La c.d. “indennità di disagio” rientra nelle voci della retribuzione che compongono il trattamento di fine rapporto (TFR), qualora tale somma sia presente in busta paga in maniera non occasionale e non sia esclusa dal computo dalla contrattazione collettiva
Nota a Cass. 25 settembre 2017, n. 22291
Alfonso Tagliamonte
Alla risoluzione del rapporto di lavoro, il prestatore riceve un’indennità (denominata Trattamento di Fine Rapporto o TFR) composta da quote di retribuzione accantonate dal datore di lavoro durante la vigenza del rapporto e corrisposta al dipendente alla estinzione cessazione dello stesso. Il diritto al credito da parte del lavoratore sorge e si perfeziona, quindi, soltanto al momento della risoluzione del rapporto di lavoro.
Non tutte le voci stipendiali entrano, però, a far parte del TFR, che si determina sommando, per ciascun anno di lavoro, una quota pari all’importo della retribuzione “onnicomprensiva” annua, divisa per un numero fisso: 13,5 (art. 2120, co. 1, secondo capoverso, c.c.).
Al fine di stabilire quale sia la retribuzione utile per il calcolo del TFR è necessario, quindi, chiarire il significato di “onnicomprensivo”. Con tale aggettivazione, il legislatore intende “tutte le somme, compreso l’equivalente delle prestazioni in natura, corrisposte in dipendenza del rapporto di lavoro, a titolo non occasionale e con esclusione di quanto è corrisposto a titolo di rimborso spese”, salvo diversa previsione dei contratti collettivi (art. 2120, co. 2, c. c.).

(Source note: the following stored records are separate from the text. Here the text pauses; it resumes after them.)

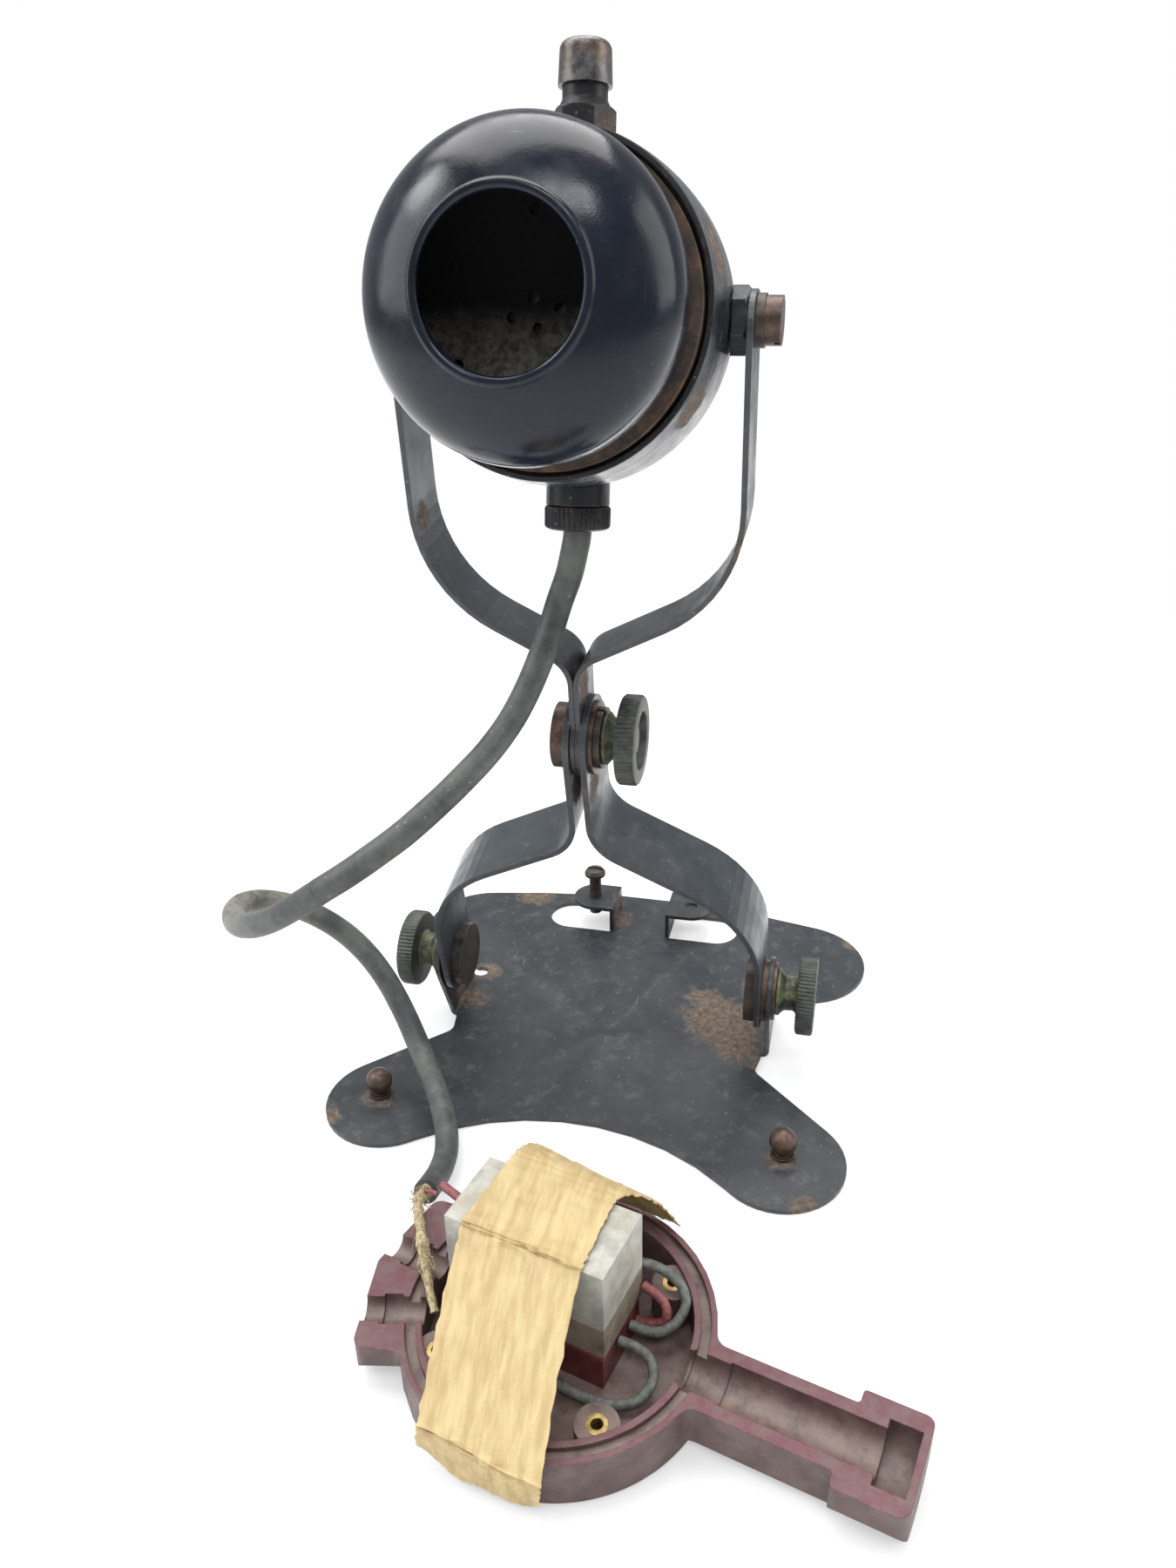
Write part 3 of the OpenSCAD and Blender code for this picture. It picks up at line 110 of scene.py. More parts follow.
class Finish:
    """A material built from nodes. Every method returns the output that it made."""

    def __init__(self, name, rough=0.5, metallic=0.0):
        self.material = bpy.data.materials.new("look_" + name)
        self.material.use_nodes = True
        self.tree = self.material.node_tree
        self.shader = self.tree.nodes["Principled BSDF"]
        self.place = self.add("ShaderNodeTexCoord").outputs["Object"]
        self.normal = None
        self.shader.inputs["Roughness"].default_value = rough
        self.shader.inputs["Metallic"].default_value = metallic

    def add(self, kind, inputs=None, **settings):
        node = self.tree.nodes.new(kind)
        for key, value in settings.items():
            setattr(node, key, value)
        for key, value in (inputs or {}).items():
            self.feed(node.inputs[key], value)
        return node

    def feed(self, socket, value):
        if isinstance(value, bpy.types.NodeSocket):
            self.tree.links.new(value, socket)
        elif hasattr(value, "__len__") and len(value) == 3 and socket.type == "RGBA":
            socket.default_value = (*value, 1)
        else:
            socket.default_value = value

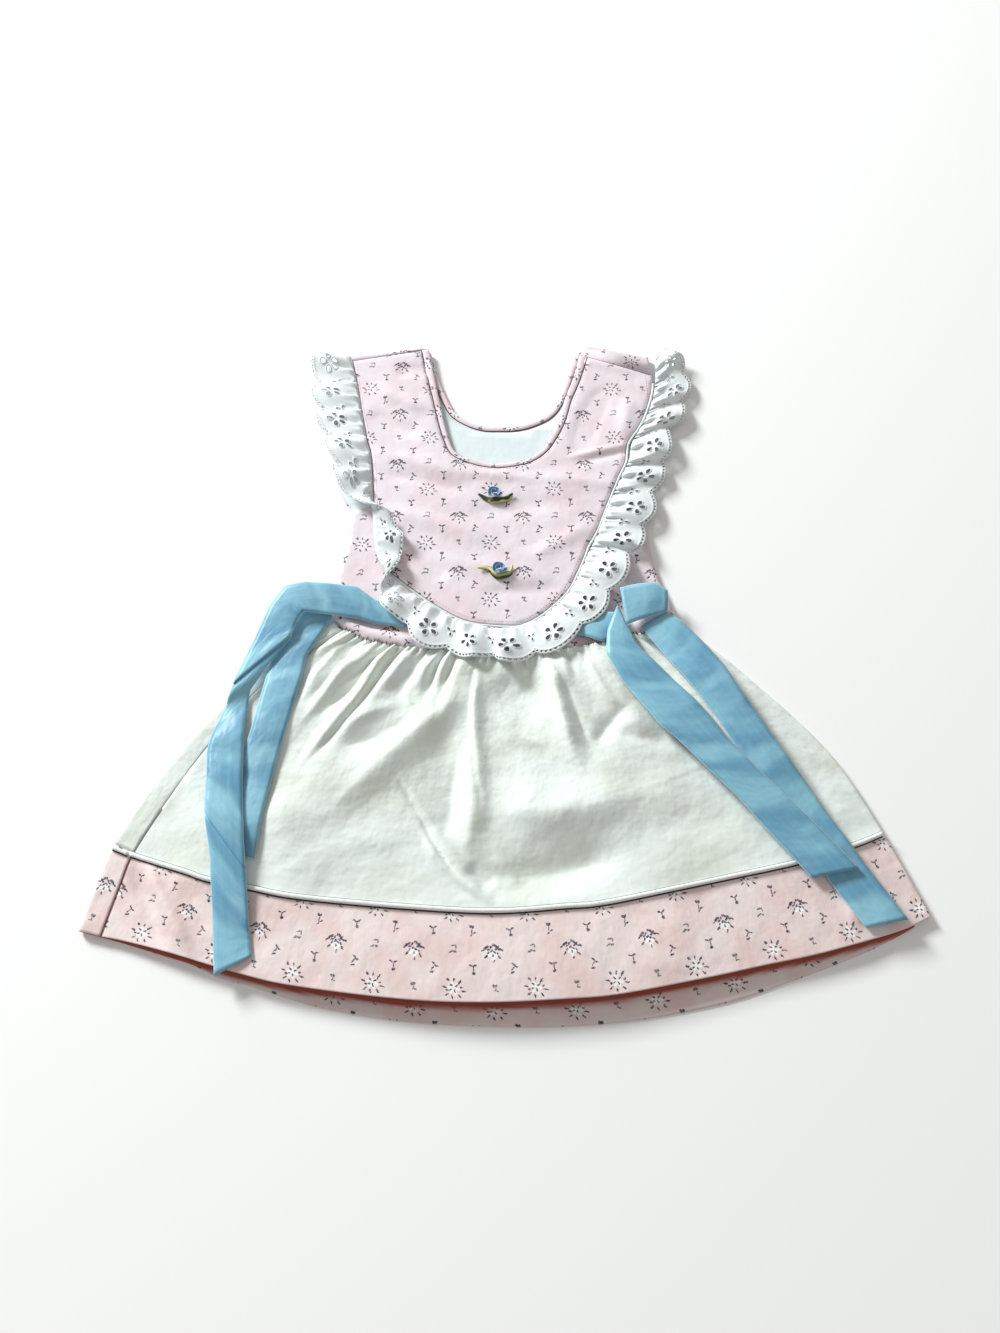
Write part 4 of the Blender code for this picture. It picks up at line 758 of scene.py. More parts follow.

Tale principio è stato confermato dalla Cassazione con la sentenza 25 settembre 2017, n. 22291, la quale ha rilevato la correttezza della decisione del giudice di merito che inseriva “l’indennità di disagio” tra gli emolumenti utili alla determinazione dell’indennità di fine rapporto. Infatti, tale voce retributiva viene erogata al dipendente “a titolo di corrispettivo per la maggiore gravosità della prestazione di lavoro straordinario” e, inoltre, “tale voce non rientra in alcuna delle ipotesi di esclusione degli accantonamenti previste dall’art. 2120 c. c. o dalla contrattazione collettiva”. Infine, la Suprema Corte ha sostenuto che a nulla importa che le voci stipendiali siano “fittizie” (così come definite dall’impresa ricorrente), ovvero non legate ad una concreta e continua attività del prestatore. Per la determinazione del TFR, infatti, non è necessario che i compensi siano continuativi e corrispettivi a prestazioni effettivamente fornite, ma che gli stessi compensi siano attribuiti al lavoratore in maniera non occasionale.